Quote the listing below in its entirety.

=== SUPPLIED ENTRIES ===

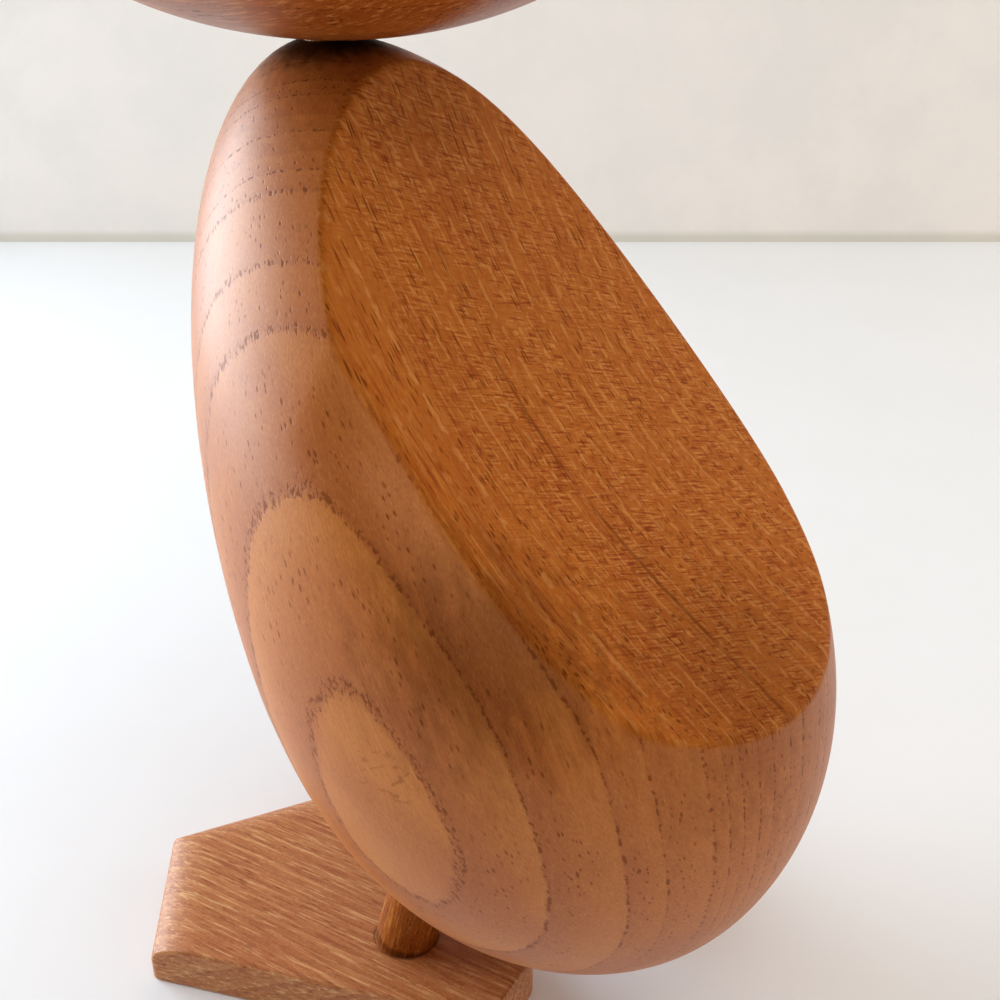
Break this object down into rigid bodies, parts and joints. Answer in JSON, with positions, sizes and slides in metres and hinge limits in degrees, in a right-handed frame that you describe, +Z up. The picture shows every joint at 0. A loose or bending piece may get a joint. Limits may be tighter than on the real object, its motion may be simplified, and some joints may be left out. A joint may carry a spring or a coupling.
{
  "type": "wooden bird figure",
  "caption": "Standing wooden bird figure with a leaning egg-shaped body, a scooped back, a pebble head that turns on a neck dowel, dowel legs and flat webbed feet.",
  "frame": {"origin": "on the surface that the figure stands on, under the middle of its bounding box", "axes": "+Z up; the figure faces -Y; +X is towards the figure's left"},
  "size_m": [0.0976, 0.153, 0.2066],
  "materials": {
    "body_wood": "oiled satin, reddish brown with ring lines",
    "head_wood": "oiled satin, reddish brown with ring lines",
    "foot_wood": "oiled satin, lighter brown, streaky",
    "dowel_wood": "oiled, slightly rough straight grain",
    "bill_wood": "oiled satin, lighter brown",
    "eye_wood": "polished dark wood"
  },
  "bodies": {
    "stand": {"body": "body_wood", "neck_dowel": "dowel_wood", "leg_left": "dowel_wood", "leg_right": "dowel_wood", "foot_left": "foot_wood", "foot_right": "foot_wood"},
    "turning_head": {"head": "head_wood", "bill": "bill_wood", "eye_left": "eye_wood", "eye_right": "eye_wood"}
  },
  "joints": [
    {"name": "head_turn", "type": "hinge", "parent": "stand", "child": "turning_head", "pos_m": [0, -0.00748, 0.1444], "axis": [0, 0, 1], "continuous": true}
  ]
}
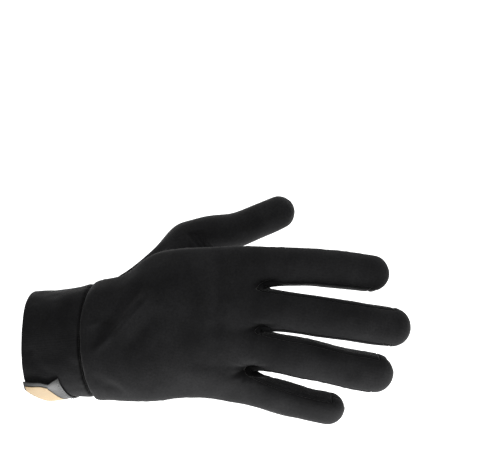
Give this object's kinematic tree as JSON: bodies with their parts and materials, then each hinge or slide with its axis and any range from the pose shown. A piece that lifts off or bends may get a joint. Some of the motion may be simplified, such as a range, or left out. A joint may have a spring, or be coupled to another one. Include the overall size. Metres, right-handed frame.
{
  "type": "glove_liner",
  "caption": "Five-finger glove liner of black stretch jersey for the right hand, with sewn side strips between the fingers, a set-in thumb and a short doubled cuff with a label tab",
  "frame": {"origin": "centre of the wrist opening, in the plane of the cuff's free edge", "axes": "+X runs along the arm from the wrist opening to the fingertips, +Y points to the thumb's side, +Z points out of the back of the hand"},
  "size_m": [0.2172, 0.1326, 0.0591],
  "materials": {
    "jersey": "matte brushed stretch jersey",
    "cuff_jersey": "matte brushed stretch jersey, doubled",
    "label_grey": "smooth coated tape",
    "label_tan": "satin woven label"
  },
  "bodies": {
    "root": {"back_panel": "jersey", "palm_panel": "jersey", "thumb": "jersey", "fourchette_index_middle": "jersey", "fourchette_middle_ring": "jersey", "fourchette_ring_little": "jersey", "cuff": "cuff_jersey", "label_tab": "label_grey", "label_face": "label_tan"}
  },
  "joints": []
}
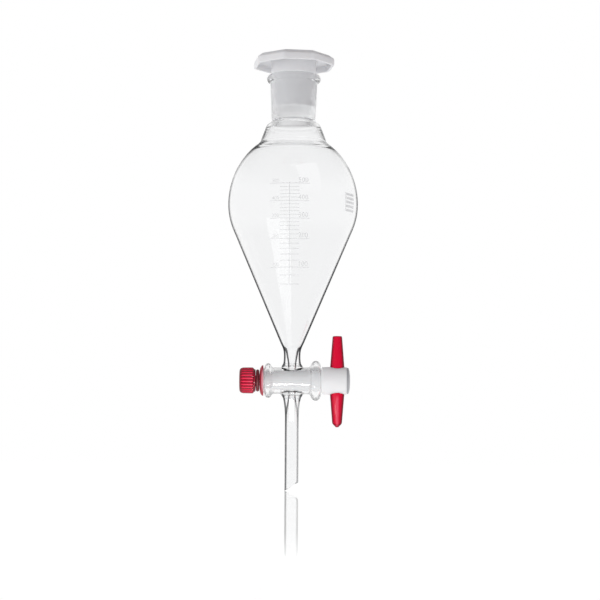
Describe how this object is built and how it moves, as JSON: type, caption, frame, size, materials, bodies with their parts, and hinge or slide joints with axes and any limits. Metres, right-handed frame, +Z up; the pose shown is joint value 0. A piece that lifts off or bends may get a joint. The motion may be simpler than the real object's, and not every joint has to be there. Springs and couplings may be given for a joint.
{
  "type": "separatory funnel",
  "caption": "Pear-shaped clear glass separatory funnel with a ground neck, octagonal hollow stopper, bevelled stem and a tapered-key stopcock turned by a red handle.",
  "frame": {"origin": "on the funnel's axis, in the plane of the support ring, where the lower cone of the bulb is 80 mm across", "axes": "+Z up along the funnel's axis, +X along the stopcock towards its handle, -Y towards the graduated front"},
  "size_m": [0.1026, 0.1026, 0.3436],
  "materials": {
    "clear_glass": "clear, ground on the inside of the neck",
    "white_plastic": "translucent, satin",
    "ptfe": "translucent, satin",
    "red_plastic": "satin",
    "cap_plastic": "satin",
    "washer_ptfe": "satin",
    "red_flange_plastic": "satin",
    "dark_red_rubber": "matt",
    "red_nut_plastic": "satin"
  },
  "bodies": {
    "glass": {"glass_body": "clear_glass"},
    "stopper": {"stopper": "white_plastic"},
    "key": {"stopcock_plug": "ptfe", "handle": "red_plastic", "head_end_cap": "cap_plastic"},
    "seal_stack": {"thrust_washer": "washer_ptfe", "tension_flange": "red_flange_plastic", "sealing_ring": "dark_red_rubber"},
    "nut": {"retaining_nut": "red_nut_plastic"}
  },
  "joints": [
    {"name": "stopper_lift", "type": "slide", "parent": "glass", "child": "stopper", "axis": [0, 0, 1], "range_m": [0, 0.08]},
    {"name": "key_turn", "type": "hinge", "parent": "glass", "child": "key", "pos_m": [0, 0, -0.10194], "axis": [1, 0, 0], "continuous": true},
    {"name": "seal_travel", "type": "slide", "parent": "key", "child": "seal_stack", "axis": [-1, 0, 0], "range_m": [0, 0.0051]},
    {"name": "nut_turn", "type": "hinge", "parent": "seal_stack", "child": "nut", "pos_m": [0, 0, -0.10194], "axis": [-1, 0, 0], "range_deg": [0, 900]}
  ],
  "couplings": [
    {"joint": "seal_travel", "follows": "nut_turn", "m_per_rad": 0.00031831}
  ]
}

===

**SOLUTION FOR THIS EXERCISE**
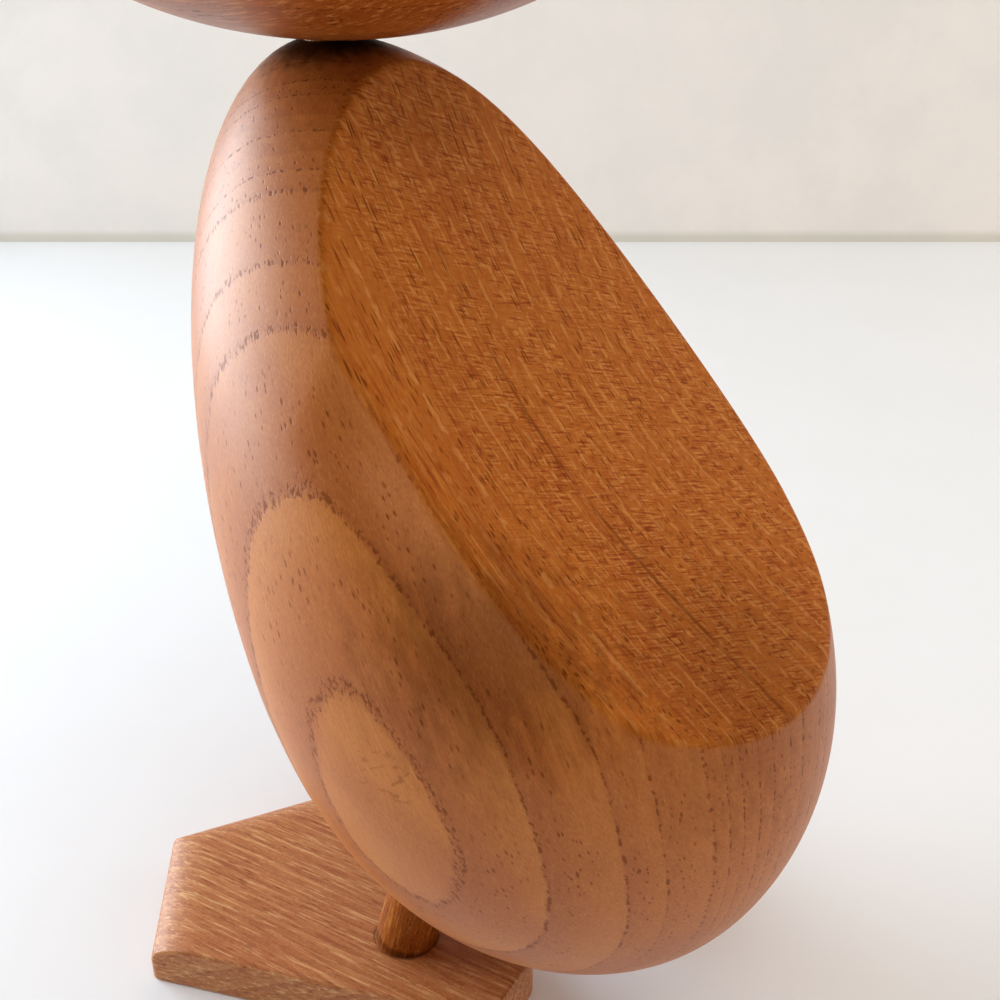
Break this object down into rigid bodies, parts and joints. Answer in JSON, with positions, sizes and slides in metres and hinge limits in degrees, in a right-handed frame that you describe, +Z up. The picture shows every joint at 0. A loose or bending piece may get a joint. Limits may be tighter than on the real object, its motion may be simplified, and some joints may be left out. A joint may carry a spring or a coupling.
{
  "type": "wooden bird figure",
  "caption": "Standing wooden bird figure with a leaning egg-shaped body, a scooped back, a pebble head that turns on a neck dowel, dowel legs and flat webbed feet.",
  "frame": {"origin": "on the surface that the figure stands on, under the middle of its bounding box", "axes": "+Z up; the figure faces -Y; +X is towards the figure's left"},
  "size_m": [0.0976, 0.153, 0.2066],
  "materials": {
    "body_wood": "oiled satin, reddish brown with ring lines",
    "head_wood": "oiled satin, reddish brown with ring lines",
    "foot_wood": "oiled satin, lighter brown, streaky",
    "dowel_wood": "oiled, slightly rough straight grain",
    "bill_wood": "oiled satin, lighter brown",
    "eye_wood": "polished dark wood"
  },
  "bodies": {
    "stand": {"body": "body_wood", "neck_dowel": "dowel_wood", "leg_left": "dowel_wood", "leg_right": "dowel_wood", "foot_left": "foot_wood", "foot_right": "foot_wood"},
    "turning_head": {"head": "head_wood", "bill": "bill_wood", "eye_left": "eye_wood", "eye_right": "eye_wood"}
  },
  "joints": [
    {"name": "head_turn", "type": "hinge", "parent": "stand", "child": "turning_head", "pos_m": [0, -0.00748, 0.1444], "axis": [0, 0, 1], "continuous": true}
  ]
}
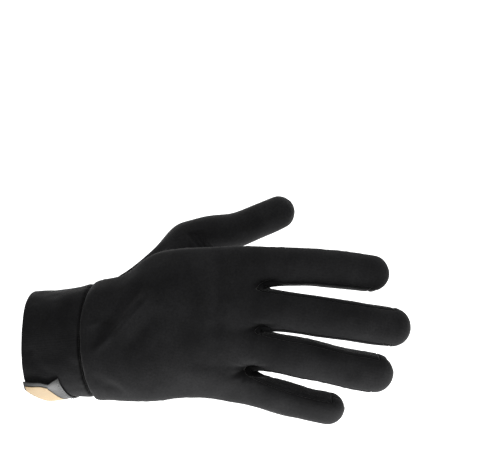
Give this object's kinematic tree as JSON: bodies with their parts and materials, then each hinge or slide with its axis and any range from the pose shown. A piece that lifts off or bends may get a joint. Some of the motion may be simplified, such as a range, or left out. A joint may have a spring, or be coupled to another one. Include the overall size. Metres, right-handed frame.
{
  "type": "glove_liner",
  "caption": "Five-finger glove liner of black stretch jersey for the right hand, with sewn side strips between the fingers, a set-in thumb and a short doubled cuff with a label tab",
  "frame": {"origin": "centre of the wrist opening, in the plane of the cuff's free edge", "axes": "+X runs along the arm from the wrist opening to the fingertips, +Y points to the thumb's side, +Z points out of the back of the hand"},
  "size_m": [0.2172, 0.1326, 0.0591],
  "materials": {
    "jersey": "matte brushed stretch jersey",
    "cuff_jersey": "matte brushed stretch jersey, doubled",
    "label_grey": "smooth coated tape",
    "label_tan": "satin woven label"
  },
  "bodies": {
    "root": {"back_panel": "jersey", "palm_panel": "jersey", "thumb": "jersey", "fourchette_index_middle": "jersey", "fourchette_middle_ring": "jersey", "fourchette_ring_little": "jersey", "cuff": "cuff_jersey", "label_tab": "label_grey", "label_face": "label_tan"}
  },
  "joints": []
}
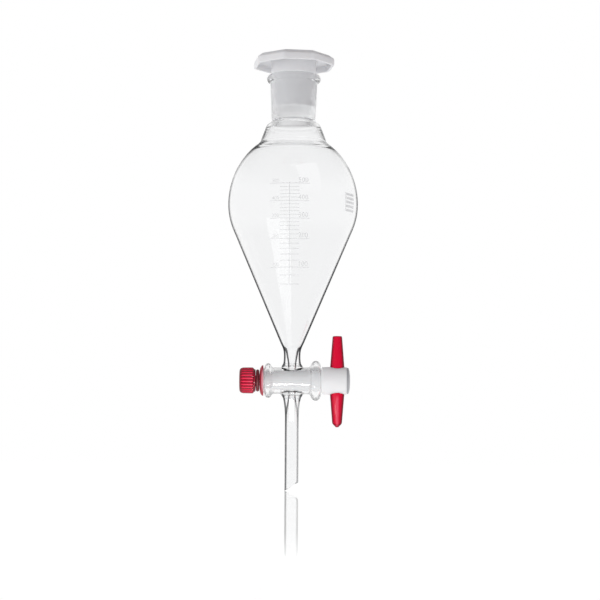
Describe how this object is built and how it moves, as JSON: type, caption, frame, size, materials, bodies with their parts, and hinge or slide joints with axes and any limits. Metres, right-handed frame, +Z up; the pose shown is joint value 0. A piece that lifts off or bends may get a joint. The motion may be simpler than the real object's, and not every joint has to be there. Springs and couplings may be given for a joint.
{
  "type": "separatory funnel",
  "caption": "Pear-shaped clear glass separatory funnel with a ground neck, octagonal hollow stopper, bevelled stem and a tapered-key stopcock turned by a red handle.",
  "frame": {"origin": "on the funnel's axis, in the plane of the support ring, where the lower cone of the bulb is 80 mm across", "axes": "+Z up along the funnel's axis, +X along the stopcock towards its handle, -Y towards the graduated front"},
  "size_m": [0.1026, 0.1026, 0.3436],
  "materials": {
    "clear_glass": "clear, ground on the inside of the neck",
    "white_plastic": "translucent, satin",
    "ptfe": "translucent, satin",
    "red_plastic": "satin",
    "cap_plastic": "satin",
    "washer_ptfe": "satin",
    "red_flange_plastic": "satin",
    "dark_red_rubber": "matt",
    "red_nut_plastic": "satin"
  },
  "bodies": {
    "glass": {"glass_body": "clear_glass"},
    "stopper": {"stopper": "white_plastic"},
    "key": {"stopcock_plug": "ptfe", "handle": "red_plastic", "head_end_cap": "cap_plastic"},
    "seal_stack": {"thrust_washer": "washer_ptfe", "tension_flange": "red_flange_plastic", "sealing_ring": "dark_red_rubber"},
    "nut": {"retaining_nut": "red_nut_plastic"}
  },
  "joints": [
    {"name": "stopper_lift", "type": "slide", "parent": "glass", "child": "stopper", "axis": [0, 0, 1], "range_m": [0, 0.08]},
    {"name": "key_turn", "type": "hinge", "parent": "glass", "child": "key", "pos_m": [0, 0, -0.10194], "axis": [1, 0, 0], "continuous": true},
    {"name": "seal_travel", "type": "slide", "parent": "key", "child": "seal_stack", "axis": [-1, 0, 0], "range_m": [0, 0.0051]},
    {"name": "nut_turn", "type": "hinge", "parent": "seal_stack", "child": "nut", "pos_m": [0, 0, -0.10194], "axis": [-1, 0, 0], "range_deg": [0, 900]}
  ],
  "couplings": [
    {"joint": "seal_travel", "follows": "nut_turn", "m_per_rad": 0.00031831}
  ]
}